What to work on: Quote verbatim every line from the line containing "What three.js and" to the line containing "import Module from 'manifold-3d';", inclusive of both, and no other line.

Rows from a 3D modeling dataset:
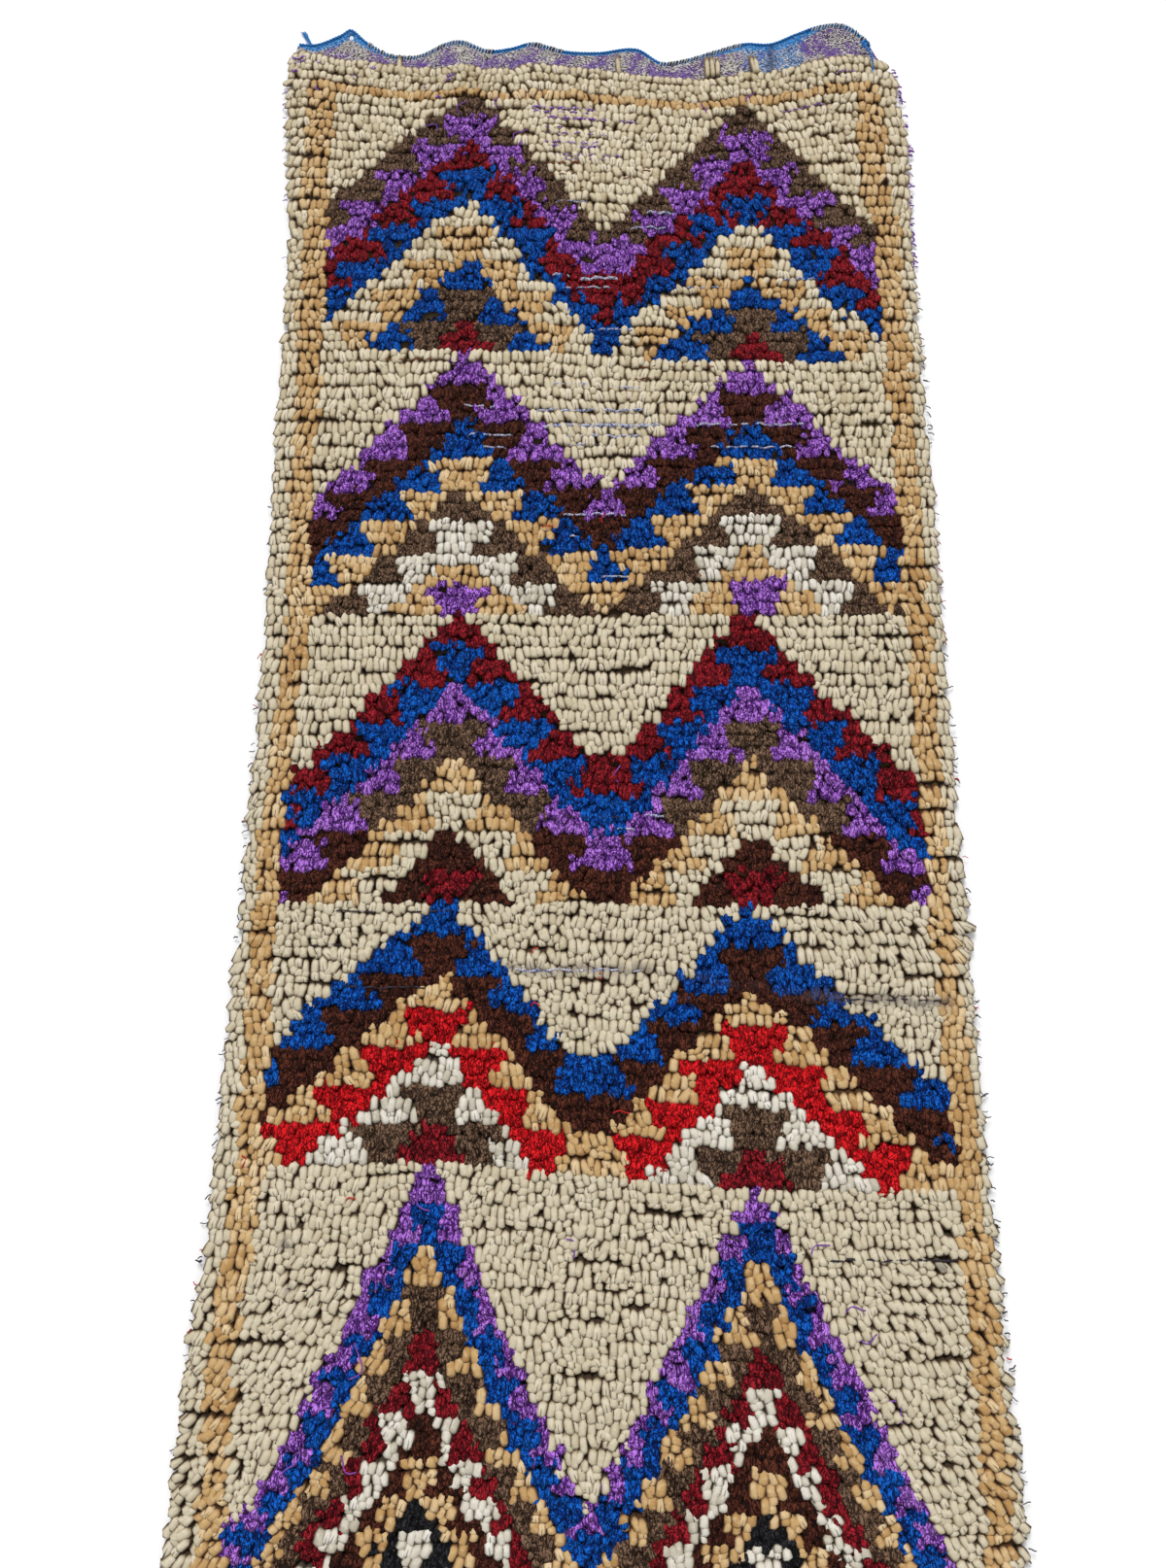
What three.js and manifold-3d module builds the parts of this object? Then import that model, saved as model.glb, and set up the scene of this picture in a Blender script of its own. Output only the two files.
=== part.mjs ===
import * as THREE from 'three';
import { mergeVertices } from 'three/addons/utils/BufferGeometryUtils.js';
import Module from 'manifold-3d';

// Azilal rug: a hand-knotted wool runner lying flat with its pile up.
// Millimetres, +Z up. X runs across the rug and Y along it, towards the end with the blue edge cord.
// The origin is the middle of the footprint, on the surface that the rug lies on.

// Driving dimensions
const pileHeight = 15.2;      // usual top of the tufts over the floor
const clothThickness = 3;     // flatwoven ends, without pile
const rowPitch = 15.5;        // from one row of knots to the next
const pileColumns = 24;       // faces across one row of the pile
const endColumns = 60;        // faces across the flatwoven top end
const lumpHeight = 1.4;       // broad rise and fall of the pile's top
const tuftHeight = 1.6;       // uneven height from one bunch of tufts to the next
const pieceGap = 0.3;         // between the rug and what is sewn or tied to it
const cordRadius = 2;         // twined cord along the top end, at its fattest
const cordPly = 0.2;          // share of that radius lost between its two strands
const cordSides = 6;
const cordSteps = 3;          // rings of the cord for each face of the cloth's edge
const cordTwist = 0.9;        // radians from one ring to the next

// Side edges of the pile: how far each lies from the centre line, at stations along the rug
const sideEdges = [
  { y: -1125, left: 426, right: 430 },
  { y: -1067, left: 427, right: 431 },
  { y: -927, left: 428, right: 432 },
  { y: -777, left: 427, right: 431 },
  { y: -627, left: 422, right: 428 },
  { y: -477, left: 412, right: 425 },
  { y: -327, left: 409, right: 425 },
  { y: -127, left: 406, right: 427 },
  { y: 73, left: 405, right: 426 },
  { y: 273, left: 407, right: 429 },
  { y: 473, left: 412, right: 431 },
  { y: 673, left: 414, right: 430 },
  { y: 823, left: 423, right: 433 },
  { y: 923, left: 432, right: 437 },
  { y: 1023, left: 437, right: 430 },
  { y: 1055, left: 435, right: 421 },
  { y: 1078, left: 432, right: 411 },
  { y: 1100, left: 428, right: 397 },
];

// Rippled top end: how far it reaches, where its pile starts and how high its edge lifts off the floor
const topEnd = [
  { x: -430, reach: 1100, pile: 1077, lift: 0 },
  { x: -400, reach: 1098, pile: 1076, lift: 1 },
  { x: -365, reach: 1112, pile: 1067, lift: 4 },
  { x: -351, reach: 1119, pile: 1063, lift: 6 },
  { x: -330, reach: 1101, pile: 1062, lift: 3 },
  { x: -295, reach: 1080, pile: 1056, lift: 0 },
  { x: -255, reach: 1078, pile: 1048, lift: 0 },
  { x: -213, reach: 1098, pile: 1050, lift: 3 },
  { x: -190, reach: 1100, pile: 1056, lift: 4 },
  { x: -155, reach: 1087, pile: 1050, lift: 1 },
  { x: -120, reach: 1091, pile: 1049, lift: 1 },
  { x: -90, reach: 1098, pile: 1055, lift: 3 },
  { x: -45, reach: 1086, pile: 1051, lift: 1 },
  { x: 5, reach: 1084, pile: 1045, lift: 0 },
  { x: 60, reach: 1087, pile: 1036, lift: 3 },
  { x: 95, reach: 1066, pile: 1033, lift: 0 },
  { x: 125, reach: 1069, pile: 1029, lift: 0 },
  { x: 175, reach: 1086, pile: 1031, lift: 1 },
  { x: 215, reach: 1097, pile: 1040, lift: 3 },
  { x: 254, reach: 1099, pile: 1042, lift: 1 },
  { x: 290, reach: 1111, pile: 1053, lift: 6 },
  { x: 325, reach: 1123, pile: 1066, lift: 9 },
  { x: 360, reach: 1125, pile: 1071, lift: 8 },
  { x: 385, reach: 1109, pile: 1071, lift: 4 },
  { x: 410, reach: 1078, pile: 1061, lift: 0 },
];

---

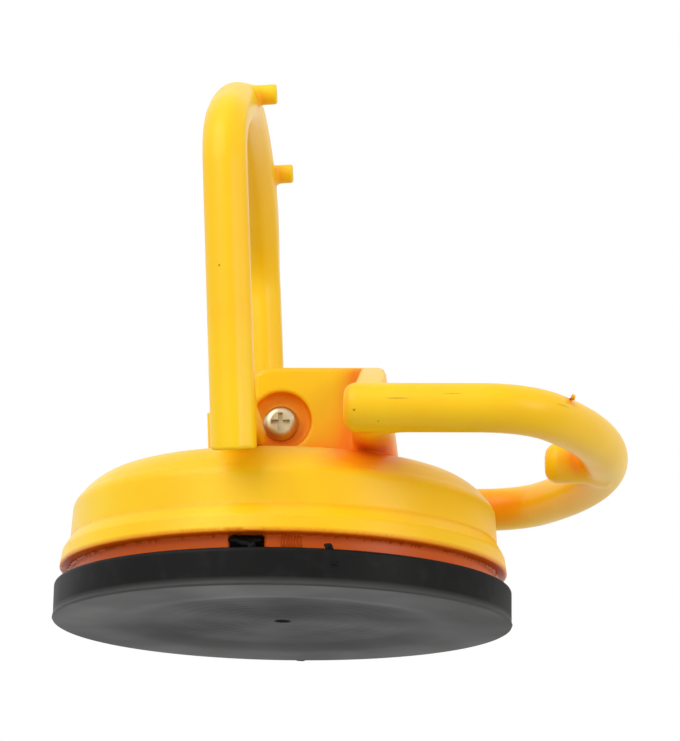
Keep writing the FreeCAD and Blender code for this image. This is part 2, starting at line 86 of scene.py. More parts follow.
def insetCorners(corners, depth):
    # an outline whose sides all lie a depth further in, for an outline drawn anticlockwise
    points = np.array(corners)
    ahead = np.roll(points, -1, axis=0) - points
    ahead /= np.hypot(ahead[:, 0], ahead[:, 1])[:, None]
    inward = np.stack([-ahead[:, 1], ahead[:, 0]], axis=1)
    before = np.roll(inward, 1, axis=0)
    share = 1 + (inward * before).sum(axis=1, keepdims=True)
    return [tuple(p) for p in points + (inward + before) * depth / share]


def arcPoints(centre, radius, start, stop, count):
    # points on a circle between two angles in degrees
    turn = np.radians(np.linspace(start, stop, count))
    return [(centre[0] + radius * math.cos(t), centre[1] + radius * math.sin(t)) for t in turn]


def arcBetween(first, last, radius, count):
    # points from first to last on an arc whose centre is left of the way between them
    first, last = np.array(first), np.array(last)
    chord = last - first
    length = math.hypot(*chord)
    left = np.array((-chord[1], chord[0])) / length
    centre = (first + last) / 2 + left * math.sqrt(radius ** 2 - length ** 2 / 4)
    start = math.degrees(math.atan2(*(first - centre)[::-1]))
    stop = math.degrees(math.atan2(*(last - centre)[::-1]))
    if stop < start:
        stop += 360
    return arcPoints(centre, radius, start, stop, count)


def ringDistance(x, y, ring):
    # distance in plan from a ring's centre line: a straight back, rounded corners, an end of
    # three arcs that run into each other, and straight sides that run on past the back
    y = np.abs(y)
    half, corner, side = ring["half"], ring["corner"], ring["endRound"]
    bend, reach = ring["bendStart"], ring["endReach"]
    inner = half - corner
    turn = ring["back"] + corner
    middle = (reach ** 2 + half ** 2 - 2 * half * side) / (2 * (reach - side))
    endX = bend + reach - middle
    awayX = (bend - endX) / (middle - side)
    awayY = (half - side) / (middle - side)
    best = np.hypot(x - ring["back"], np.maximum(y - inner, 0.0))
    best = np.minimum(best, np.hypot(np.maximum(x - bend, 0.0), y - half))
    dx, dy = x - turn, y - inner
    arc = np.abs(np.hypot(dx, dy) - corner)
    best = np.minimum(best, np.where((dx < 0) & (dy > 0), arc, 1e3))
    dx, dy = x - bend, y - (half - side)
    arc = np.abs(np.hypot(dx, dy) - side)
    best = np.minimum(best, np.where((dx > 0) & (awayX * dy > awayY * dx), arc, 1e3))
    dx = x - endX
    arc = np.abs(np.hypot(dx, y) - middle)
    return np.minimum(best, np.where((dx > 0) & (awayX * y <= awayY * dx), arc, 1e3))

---

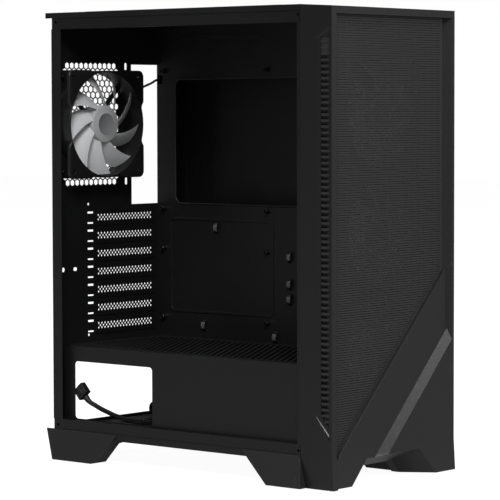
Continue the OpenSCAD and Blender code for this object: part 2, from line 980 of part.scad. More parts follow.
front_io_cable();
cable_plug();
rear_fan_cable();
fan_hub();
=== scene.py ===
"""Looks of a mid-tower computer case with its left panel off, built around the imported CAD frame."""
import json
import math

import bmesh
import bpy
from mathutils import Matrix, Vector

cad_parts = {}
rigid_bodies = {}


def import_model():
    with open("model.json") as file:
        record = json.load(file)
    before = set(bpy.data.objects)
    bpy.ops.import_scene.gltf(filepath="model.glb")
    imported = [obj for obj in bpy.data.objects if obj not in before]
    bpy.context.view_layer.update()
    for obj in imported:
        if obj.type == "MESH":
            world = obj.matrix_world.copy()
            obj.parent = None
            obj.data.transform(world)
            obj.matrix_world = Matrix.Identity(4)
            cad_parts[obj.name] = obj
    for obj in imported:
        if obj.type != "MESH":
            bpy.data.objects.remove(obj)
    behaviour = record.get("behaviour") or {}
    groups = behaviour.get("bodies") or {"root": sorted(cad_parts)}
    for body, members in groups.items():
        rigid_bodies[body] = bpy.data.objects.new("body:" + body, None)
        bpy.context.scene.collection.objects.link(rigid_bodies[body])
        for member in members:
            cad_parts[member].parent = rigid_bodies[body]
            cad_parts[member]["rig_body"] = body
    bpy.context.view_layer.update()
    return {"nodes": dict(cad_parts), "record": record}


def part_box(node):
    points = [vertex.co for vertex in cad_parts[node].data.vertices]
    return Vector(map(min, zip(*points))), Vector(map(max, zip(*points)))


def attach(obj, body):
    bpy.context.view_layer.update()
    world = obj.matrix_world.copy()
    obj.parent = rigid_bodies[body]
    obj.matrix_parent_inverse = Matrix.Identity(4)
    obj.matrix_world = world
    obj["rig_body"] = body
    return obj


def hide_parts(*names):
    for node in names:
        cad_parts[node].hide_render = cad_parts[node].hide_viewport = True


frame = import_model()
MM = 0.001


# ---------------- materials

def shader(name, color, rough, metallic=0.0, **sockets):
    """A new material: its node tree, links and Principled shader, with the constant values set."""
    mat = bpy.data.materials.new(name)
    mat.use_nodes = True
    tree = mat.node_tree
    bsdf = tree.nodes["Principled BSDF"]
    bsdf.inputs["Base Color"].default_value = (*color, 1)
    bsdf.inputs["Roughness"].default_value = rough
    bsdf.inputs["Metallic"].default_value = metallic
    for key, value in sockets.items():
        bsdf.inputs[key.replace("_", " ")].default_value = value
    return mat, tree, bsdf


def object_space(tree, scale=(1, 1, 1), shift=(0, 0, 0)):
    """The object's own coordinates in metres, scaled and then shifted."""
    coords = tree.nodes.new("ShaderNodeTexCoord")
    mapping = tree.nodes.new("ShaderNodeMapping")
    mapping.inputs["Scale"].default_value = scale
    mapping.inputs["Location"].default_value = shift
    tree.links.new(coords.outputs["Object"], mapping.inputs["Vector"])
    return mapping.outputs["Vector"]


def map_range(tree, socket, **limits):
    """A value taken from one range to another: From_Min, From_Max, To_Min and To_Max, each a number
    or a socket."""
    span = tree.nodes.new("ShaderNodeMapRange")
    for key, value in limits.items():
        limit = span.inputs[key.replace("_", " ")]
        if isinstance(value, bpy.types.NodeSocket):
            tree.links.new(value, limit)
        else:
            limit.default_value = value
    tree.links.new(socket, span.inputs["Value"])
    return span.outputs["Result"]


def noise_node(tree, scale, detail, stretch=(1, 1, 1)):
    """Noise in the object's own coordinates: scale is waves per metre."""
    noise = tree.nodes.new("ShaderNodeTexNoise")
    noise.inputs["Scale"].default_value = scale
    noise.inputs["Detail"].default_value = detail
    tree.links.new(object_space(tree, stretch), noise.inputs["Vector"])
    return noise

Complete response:
What three.js and manifold-3d module builds the parts of this object? Then import that model, saved as model.glb, and set up the scene of this picture in a Blender script of its own. Output only the two files.
=== part.mjs ===
import * as THREE from 'three';
import { mergeVertices } from 'three/addons/utils/BufferGeometryUtils.js';
import Module from 'manifold-3d';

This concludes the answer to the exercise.